Sabato 20 febbraio presso la sala S.Leonardo di Cannaregio a Venezia, il Veneto ha aperto il dibattito sul tema facendo confluire in un unico convegno diverse voci, tecniche e politiche, sul tema trivellazioni. L’argomento chiama in causa l’intera questione ambientale poiché dall’opera di trivellazione conseguono effetti negativi sull’intero ecosistema terra-mare, sul clima, incidendo fortemente sul global warming ma anche sulla tutela della biodiversità, della pesca e sicurezza del territorio. Gli interventi si sono susseguiti alternando visioni specifiche ma ponendo l’attenzione sul disagio creato a tutti i settori interessati dalla ricerca di idrocarburi ed energia fossile richiamando la COP21 e le politiche del low carbon. Il 25 settembre 2015 la Regione Veneto ha, difatti, votato all’unanimità i quesiti referendari sulle trivellazioni. Ciò che viene censurato dagli organi di informazione è raccontare che vige poco interesse e poca convenienza nel mantenere in piedi lo sfruttamento di energie fossili.

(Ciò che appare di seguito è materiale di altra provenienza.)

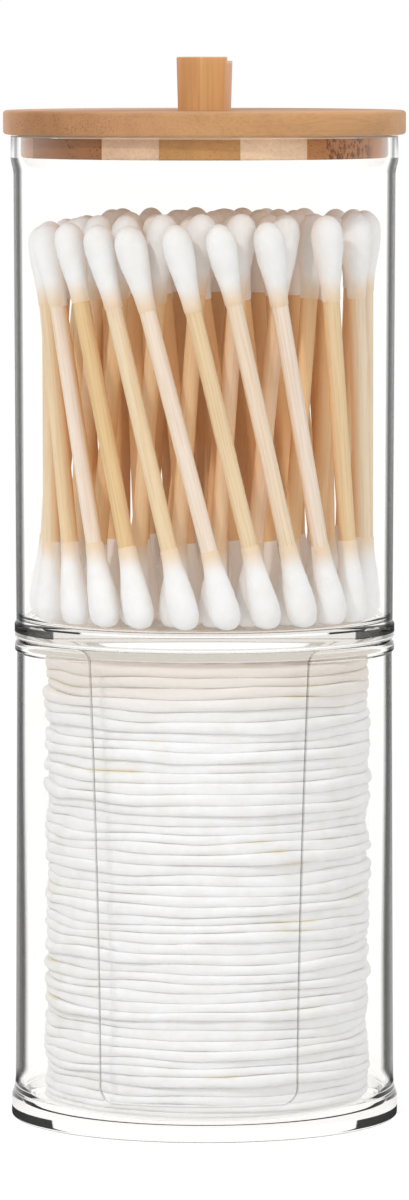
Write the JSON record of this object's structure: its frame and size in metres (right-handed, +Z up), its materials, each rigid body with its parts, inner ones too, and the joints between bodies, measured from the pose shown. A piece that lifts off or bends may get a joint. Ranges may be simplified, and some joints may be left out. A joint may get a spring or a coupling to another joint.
{
  "type": "cotton swab and pad organizer",
  "caption": "Two stacked clear cups with a bamboo lid: swabs stand in the upper cup, round cotton pads lie in the lower one behind an open front slot.",
  "frame": {"origin": "centre of the lower cup's underside, on the surface it stands on", "axes": "+Z up through the stack's axis, -Y towards the front slot, +X to the right seen from the front"},
  "size_m": [0.0706, 0.0706, 0.1865],
  "materials": {
    "clear_acrylic": "clear polished",
    "bamboo": "satin sanded bamboo",
    "stick_bamboo": "raw bamboo",
    "swab_cotton": "wound cotton",
    "pad_cotton": "pressed cotton"
  },
  "bodies": {
    "lower": {"lower_cup": "clear_acrylic", "cotton_pad_01": "pad_cotton", "cotton_pad_02": "pad_cotton", "cotton_pad_03": "pad_cotton", "cotton_pad_04": "pad_cotton", "cotton_pad_05": "pad_cotton", "cotton_pad_06": "pad_cotton", "cotton_pad_07": "pad_cotton", "cotton_pad_08": "pad_cotton", "cotton_pad_09": "pad_cotton", "cotton_pad_10": "pad_cotton", "cotton_pad_11": "pad_cotton", "cotton_pad_12": "pad_cotton", "cotton_pad_13": "pad_cotton", "cotton_pad_14": "pad_cotton", "cotton_pad_15": "pad_cotton", "cotton_pad_16": "pad_cotton", "cotton_pad_17": "pad_cotton", "cotton_pad_18": "pad_cotton", "cotton_pad_19": "pad_cotton", "cotton_pad_20": "pad_cotton", "cotton_pad_21": "pad_cotton", "cotton_pad_22": "pad_cotton", "cotton_pad_23": "pad_cotton", "cotton_pad_24": "pad_cotton", "cotton_pad_25": "pad_cotton", "cotton_pad_26": "pad_cotton", "cotton_pad_27": "pad_cotton", "cotton_pad_28": "pad_cotton", "cotton_pad_29": "pad_cotton", "cotton_pad_30": "pad_cotton", "cotton_pad_31": "pad_cotton", "cotton_pad_32": "pad_cotton", "cotton_pad_33": "pad_cotton", "cotton_pad_34": "pad_cotton", "cotton_pad_35": "pad_cotton", "cotton_pad_36": "pad_cotton", "cotton_pad_37": "pad_cotton", "cotton_pad_38": "pad_cotton", "cotton_pad_39": "pad_cotton", "cotton_pad_40": "pad_cotton", "cotton_pad_41": "pad_cotton", "cotton_pad_42": "pad_cotton", "cotton_pad_43": "pad_cotton", "cotton_pad_44": "pad_cotton", "cotton_pad_45": "pad_cotton", "cotton_pad_46": "pad_cotton"},
    "upper": {"upper_cup": "clear_acrylic", "swab_sticks_ring_1": "stick_bamboo", "swab_sticks_ring_2": "stick_bamboo", "swab_sticks_ring_3": "stick_bamboo", "swab_sticks_ring_4": "stick_bamboo", "swab_sticks_ring_5": "stick_bamboo", "swab_buds_ring_1": "swab_cotton", "swab_buds_ring_2": "swab_cotton", "swab_buds_ring_3": "swab_cotton", "swab_buds_ring_4": "swab_cotton", "swab_buds_ring_5": "swab_cotton"},
    "lid": {"lid": "bamboo", "knob": "bamboo"}
  },
  "joints": [
    {"name": "upper_lift", "type": "slide", "parent": "lower", "child": "upper", "axis": [0, 0, 1], "range_m": [0, 0.05]},
    {"name": "lid_lift", "type": "slide", "parent": "upper", "child": "lid", "axis": [0, 0, 1], "range_m": [0, 0.05]}
  ]
}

Andrea Boraschi, responsabile campagna energia e clima di Greenpeace Italia sottolinea alcuni dati: Il petrolio estratto in Italia non appartiene alla nazione ma alle compagnie petrolifere e il quantitativo di petrolio estratto andrebbe a coprire il consumo nazionale per sole 7/8 settimane, così come le riserve di gas per soli 6 mesi. Tuttavia, anche le royalties, i diritti di concessione, sono i più bassi del mondo, fissati al 7% rispetto a quello che si estrae. Anche il settore ittico è disturbato: le compagnie petrolifere hanno cercato di offrire qualche indennità a fronte di un ridimensionamento della pesca ma non si può accettare qualche migliaio di euro per dismettere la pesca, afferma Gianpaolo Buonfiglio, Presidente del coordinamento pesca – alleanza cooperative italiane. Esistono 13.000 imbarcazioni e famiglie intere vivono di quest’attività. Il prof. Fazzini, docente presso il dipartimento di Fisica e scienza della terra dell’Università di Ferrara, ha evidenziato i rischi connessi al clima e al surriscaldamento globale stabilendo che temperature sempre al di sopra delle medie si sono registrate sin dal 2005 e ha posto l’attenzione sul problema del permafrost e sulla sofferenza della criosfera.
Anche il Polesine e la zona del delta del Po riportano danni ed effetti della subsidenza che, sebbene dovuti anche a cause naturali ed antropiche, l’estrazione di metano ha contribuito al fenomeno provocando un abbassamento del territorio mediamente di due metri a partire dagli anni ‘80. Oggi i rischi idrogeologici sono sotto gli occhi di tutti e allarmano l’intera Regione del Veneto. La portavoce del M5S Silvia Benedetti, biologa e referente in Commissione agricoltura alla Camera dei Deputati, ha delineato la questione con un orientamento e piglio politico totalmente difforme rispetto al decisionismo governativo in carica che dà seguito alle determinazioni formulate dal già governo Monti. Pertanto, la questione ambientale viene riproposta nei suoi caratteri di assoluta priorità ed emergenza. “Il referendum è di tutti e tutte”, ha incalzato Roberta Radich. Il 17 aprile bisognerà votare sì al quesito referendario sulle trivelle per affermare il divieto entro le 12 miglia ma soprattutto, per riportare la scelta operata dal popolo nell’orientamento del valore simbolico della politica. E questo, è ciò che noi cittadine e cittadini ci auguriamo.